AMD released security patches to fix a flaw that could bypass SEV protection, letting attackers load malicious microcode.
Researchers from Google disclosed an improper signature verification vulnerability, tracked as CVE-2024-56161 (CVSS score of 7.2), in AMD’s Secure Encrypted Virtualization (SEV). An attacker could trigger the flaw to load a malicious CPU microcode under specific conditions.
“Improper signature verification in AMD CPU ROM microcode patch loader may allow an attacker with local administrator privilege to load malicious CPU microcode resulting in loss of confidentiality and integrity of a confidential guest running under AMD SEV-SNP.” reads the advisory published by the chipmaker.
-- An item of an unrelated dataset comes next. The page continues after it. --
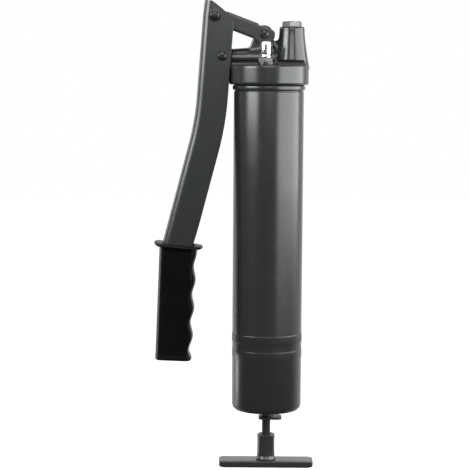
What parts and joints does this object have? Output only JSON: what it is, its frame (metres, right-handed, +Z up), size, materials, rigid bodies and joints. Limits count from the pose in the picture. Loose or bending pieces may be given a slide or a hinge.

AMD’s Secure Encrypted Virtualization (SEV) is a hardware-based security feature designed to protect virtual machines (VMs) from unauthorized access, including threats from a compromised hypervisor. SEV encrypts VM memory using an encryption key unique to each VM, ensuring that even if the hypervisor is compromised, the VM’s memory remains protected.
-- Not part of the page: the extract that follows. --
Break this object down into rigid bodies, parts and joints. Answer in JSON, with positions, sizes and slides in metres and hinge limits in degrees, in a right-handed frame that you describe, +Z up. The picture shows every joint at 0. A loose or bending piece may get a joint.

AMD released a microcode and SEV firmware update to address the issue, requiring a BIOS update and reboot for attestation verification.
The vulnerability was reported by Google researchers Josh Eads, Kristoffer Janke, Eduardo, Vela, Tavis Ormandy, and Matteo Rizzo in September 2024.
“Google Security Team has identified a security vulnerability in some AMD Zen-based CPUs. This vulnerability allows an adversary with local administrator privileges (ring 0 from outside a VM) to load malicious microcode patches. We have demonstrated the ability to craft arbitrary malicious microcode patches on Zen 1 through Zen 4 CPUs. The vulnerability is that the CPU uses an insecure hash function in the signature validation for microcode updates.” reads the advisory published by Google. “This vulnerability could be used by an adversary to compromise confidential computing workloads protected by the newest version of AMD Secure Encrypted Virtualization, SEV-SNP or to compromise Dynamic Root of Trust Measurement.”
The researchers also provided PoCs to demonstrate how to exploit this vulnerability to produce arbitrary microcode patches.